Supplied material:
++++++++++

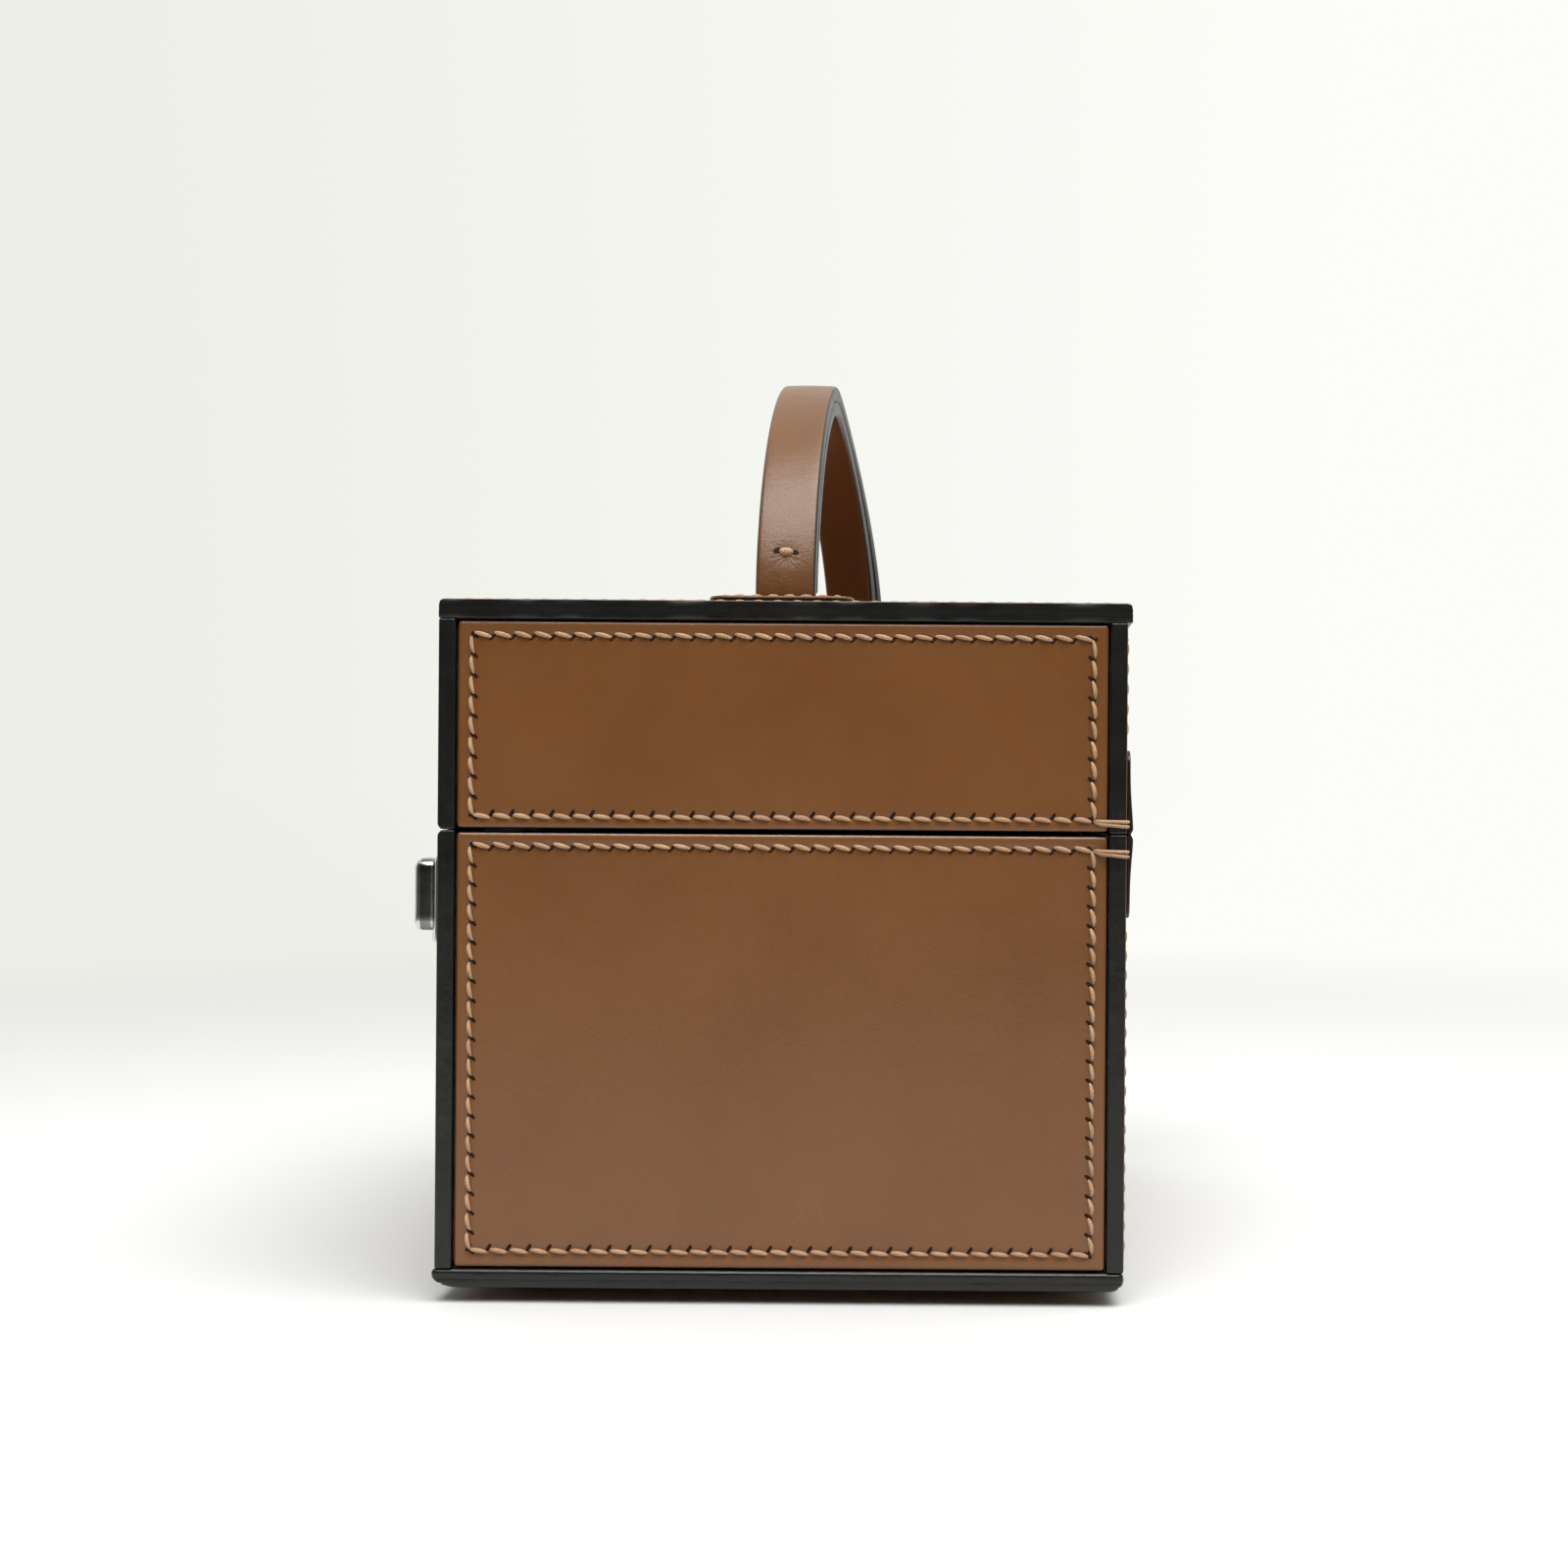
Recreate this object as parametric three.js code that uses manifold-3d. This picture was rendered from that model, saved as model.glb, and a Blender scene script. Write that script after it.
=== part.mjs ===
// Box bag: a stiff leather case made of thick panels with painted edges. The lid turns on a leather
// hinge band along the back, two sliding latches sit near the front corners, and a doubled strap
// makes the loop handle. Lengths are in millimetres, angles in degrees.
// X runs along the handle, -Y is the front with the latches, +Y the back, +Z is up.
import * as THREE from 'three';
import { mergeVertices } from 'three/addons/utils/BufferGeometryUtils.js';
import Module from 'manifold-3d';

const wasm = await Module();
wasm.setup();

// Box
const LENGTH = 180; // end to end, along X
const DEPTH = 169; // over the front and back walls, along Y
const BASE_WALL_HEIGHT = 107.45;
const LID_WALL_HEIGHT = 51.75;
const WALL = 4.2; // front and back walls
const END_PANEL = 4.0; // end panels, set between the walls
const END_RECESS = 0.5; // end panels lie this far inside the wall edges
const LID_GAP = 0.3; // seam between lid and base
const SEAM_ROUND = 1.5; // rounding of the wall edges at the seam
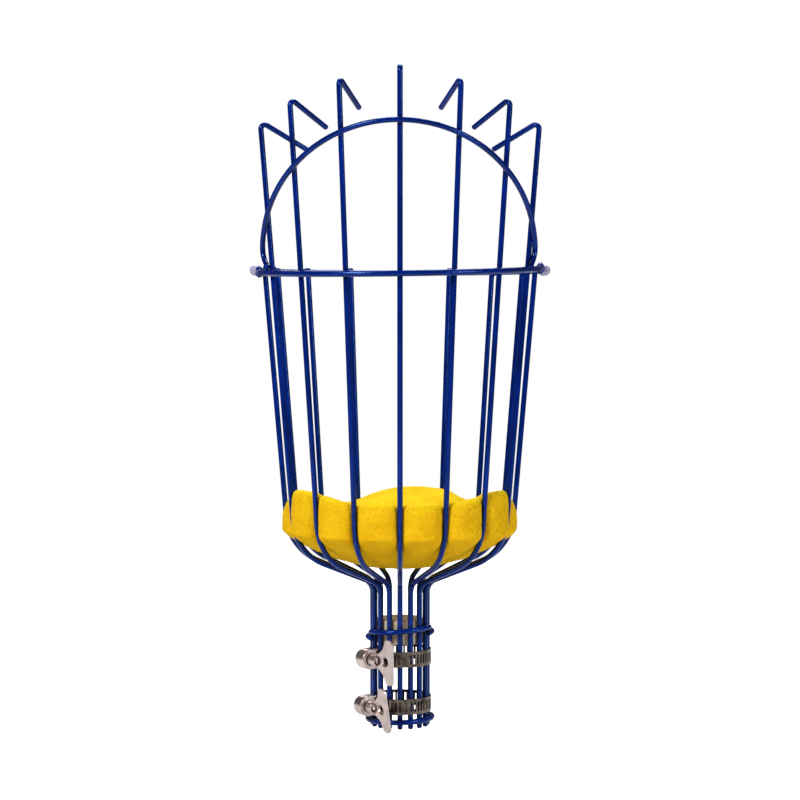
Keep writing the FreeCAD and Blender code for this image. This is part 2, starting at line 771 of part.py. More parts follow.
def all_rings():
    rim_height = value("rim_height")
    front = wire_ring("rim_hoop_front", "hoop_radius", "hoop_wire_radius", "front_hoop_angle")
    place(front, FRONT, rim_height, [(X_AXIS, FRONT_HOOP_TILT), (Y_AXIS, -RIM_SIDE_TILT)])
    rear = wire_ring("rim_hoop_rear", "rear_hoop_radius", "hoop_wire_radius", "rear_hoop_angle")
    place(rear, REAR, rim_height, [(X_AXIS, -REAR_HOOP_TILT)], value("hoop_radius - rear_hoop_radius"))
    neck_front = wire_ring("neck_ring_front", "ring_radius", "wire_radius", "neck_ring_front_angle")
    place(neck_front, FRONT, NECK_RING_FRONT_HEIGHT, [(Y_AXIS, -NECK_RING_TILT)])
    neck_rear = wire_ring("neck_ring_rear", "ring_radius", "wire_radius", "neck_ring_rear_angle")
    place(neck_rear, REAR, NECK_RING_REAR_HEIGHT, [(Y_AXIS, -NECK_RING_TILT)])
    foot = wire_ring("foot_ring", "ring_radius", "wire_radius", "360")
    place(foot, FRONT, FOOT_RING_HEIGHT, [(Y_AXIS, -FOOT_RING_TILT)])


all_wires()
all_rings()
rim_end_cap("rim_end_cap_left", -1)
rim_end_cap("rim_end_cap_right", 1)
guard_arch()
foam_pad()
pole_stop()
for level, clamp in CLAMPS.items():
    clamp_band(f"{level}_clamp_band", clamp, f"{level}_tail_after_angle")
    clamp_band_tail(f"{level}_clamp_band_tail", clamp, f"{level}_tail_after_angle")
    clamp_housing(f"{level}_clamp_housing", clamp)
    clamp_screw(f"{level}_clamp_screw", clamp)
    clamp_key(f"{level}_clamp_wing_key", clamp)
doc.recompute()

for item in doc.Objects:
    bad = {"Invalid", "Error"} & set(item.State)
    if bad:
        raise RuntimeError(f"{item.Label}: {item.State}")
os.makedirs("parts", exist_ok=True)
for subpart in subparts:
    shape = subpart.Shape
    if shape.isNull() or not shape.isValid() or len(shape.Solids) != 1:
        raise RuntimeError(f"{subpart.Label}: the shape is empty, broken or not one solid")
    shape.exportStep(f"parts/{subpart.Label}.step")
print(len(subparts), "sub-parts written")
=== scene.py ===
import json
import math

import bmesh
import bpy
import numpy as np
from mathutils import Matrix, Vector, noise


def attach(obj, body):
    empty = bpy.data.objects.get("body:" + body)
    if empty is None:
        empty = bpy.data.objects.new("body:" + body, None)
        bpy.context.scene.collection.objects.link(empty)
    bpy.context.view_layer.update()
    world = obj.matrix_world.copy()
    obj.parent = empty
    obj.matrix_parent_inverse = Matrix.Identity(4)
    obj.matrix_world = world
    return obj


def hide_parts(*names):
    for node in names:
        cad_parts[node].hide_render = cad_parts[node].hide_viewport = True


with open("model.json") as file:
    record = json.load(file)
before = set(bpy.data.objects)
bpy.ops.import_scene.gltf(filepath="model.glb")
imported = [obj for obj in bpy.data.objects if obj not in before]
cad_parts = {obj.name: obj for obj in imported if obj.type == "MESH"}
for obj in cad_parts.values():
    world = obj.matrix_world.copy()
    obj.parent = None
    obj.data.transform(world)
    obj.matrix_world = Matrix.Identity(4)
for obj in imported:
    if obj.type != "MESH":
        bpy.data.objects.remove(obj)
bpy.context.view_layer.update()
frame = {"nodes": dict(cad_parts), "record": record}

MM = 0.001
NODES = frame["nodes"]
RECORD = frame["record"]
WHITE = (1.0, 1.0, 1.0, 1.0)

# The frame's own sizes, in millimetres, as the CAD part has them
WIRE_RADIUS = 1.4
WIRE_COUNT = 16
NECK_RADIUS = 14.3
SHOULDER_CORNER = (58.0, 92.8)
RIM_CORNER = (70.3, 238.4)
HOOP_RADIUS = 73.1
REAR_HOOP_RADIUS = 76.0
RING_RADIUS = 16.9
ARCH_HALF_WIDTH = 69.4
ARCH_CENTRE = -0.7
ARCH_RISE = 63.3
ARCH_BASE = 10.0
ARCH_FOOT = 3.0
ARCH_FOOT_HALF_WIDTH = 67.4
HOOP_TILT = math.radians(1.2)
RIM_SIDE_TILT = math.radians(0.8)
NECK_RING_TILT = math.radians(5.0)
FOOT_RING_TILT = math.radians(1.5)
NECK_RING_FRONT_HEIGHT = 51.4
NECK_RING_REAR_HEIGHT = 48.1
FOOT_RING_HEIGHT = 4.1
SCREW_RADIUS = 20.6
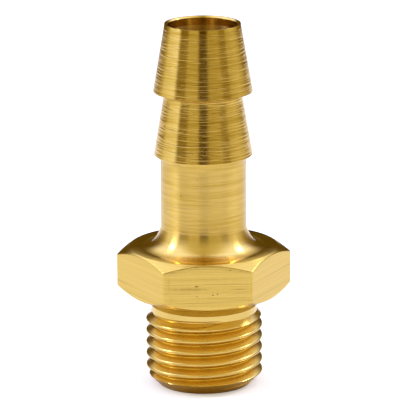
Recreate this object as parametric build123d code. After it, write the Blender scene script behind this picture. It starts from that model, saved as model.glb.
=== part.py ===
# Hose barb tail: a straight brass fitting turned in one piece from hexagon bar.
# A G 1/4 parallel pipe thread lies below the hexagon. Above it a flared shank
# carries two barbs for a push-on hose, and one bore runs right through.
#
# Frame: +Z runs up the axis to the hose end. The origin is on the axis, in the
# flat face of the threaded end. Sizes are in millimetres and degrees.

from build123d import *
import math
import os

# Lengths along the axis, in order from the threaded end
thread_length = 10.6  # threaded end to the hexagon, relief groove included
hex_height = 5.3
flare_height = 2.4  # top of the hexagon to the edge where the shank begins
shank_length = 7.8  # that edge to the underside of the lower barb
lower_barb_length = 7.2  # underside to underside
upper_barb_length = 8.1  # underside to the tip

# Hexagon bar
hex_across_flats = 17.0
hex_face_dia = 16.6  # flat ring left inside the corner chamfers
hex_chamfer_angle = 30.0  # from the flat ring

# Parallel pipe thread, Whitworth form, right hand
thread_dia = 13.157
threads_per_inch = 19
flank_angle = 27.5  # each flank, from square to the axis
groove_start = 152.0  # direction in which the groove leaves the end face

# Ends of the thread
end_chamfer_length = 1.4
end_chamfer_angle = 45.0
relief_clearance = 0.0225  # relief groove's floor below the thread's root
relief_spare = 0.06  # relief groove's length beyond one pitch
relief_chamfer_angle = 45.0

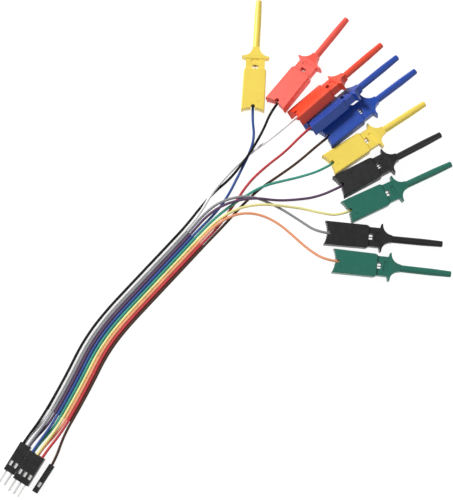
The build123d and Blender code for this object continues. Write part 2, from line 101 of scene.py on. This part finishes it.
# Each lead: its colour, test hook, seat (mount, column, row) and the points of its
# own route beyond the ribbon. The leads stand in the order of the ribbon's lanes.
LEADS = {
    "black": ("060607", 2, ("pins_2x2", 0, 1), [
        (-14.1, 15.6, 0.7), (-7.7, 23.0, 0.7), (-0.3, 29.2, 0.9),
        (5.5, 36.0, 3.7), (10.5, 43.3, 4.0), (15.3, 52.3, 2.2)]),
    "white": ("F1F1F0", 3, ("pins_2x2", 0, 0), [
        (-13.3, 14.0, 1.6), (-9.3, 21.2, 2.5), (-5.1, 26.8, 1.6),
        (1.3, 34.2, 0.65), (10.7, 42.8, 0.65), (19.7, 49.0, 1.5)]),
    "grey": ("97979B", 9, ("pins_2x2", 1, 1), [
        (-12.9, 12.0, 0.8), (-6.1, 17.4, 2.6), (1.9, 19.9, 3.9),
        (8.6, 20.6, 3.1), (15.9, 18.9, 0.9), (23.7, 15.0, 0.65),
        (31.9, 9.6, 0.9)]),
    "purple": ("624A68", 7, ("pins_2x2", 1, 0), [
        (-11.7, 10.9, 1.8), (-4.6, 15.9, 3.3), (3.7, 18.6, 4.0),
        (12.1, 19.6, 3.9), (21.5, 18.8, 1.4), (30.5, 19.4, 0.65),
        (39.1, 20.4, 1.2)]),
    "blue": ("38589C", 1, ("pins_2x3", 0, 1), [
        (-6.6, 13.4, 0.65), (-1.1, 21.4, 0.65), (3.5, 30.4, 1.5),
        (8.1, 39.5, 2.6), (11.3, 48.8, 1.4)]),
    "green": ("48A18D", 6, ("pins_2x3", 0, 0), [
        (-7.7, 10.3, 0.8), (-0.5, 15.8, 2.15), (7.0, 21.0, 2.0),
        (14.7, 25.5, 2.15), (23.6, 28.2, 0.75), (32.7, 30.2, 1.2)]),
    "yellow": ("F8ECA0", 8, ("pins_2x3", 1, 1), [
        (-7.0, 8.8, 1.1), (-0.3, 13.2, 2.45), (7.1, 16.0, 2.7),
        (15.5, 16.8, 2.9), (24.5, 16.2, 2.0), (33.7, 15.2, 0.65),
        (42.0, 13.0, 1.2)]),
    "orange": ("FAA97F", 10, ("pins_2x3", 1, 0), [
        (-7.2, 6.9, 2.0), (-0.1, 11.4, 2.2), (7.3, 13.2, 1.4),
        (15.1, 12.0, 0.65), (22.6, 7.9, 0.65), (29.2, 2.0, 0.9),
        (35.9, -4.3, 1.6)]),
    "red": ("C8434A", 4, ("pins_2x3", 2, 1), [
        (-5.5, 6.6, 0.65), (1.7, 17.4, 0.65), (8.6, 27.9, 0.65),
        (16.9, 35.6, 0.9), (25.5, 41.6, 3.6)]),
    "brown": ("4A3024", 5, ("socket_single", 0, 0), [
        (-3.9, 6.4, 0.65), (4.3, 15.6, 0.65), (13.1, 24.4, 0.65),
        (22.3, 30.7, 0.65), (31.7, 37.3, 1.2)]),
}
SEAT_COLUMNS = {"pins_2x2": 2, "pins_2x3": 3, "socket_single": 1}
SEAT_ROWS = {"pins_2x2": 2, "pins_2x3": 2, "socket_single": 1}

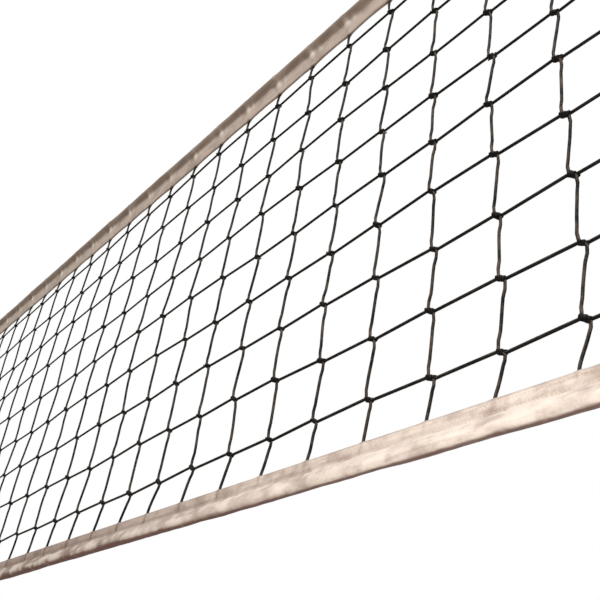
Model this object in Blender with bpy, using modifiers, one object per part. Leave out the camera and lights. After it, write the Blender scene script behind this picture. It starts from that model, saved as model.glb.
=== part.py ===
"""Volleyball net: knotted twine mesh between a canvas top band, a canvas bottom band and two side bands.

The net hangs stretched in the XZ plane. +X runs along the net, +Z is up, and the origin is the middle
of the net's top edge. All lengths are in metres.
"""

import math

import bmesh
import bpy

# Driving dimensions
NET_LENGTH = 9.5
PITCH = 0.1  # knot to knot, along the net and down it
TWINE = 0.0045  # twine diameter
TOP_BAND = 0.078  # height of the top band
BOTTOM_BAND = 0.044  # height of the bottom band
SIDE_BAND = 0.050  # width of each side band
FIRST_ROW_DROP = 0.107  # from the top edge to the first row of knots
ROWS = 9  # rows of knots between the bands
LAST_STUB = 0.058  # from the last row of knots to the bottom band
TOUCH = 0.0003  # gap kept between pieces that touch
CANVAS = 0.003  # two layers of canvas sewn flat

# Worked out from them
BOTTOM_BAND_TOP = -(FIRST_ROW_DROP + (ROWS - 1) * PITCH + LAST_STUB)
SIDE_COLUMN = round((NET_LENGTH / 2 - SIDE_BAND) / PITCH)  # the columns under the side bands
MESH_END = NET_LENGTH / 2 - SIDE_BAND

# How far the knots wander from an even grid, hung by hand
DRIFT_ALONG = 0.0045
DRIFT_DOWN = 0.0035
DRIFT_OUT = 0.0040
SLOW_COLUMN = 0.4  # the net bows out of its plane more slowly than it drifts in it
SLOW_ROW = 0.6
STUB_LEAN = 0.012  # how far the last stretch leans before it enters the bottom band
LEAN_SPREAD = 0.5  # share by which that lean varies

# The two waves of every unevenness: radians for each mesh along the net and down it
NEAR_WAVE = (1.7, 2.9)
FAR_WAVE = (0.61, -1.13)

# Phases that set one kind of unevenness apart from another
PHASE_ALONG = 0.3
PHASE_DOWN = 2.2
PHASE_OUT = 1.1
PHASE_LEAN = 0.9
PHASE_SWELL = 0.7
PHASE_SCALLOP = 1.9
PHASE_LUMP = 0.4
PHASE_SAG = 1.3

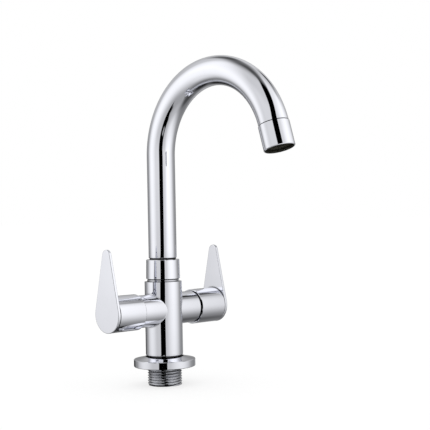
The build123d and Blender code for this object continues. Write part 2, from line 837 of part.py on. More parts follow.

++++++++++

Exercise: Among the lines above, determine how many hold the word "json"; report the figure alone.

Task answer: 3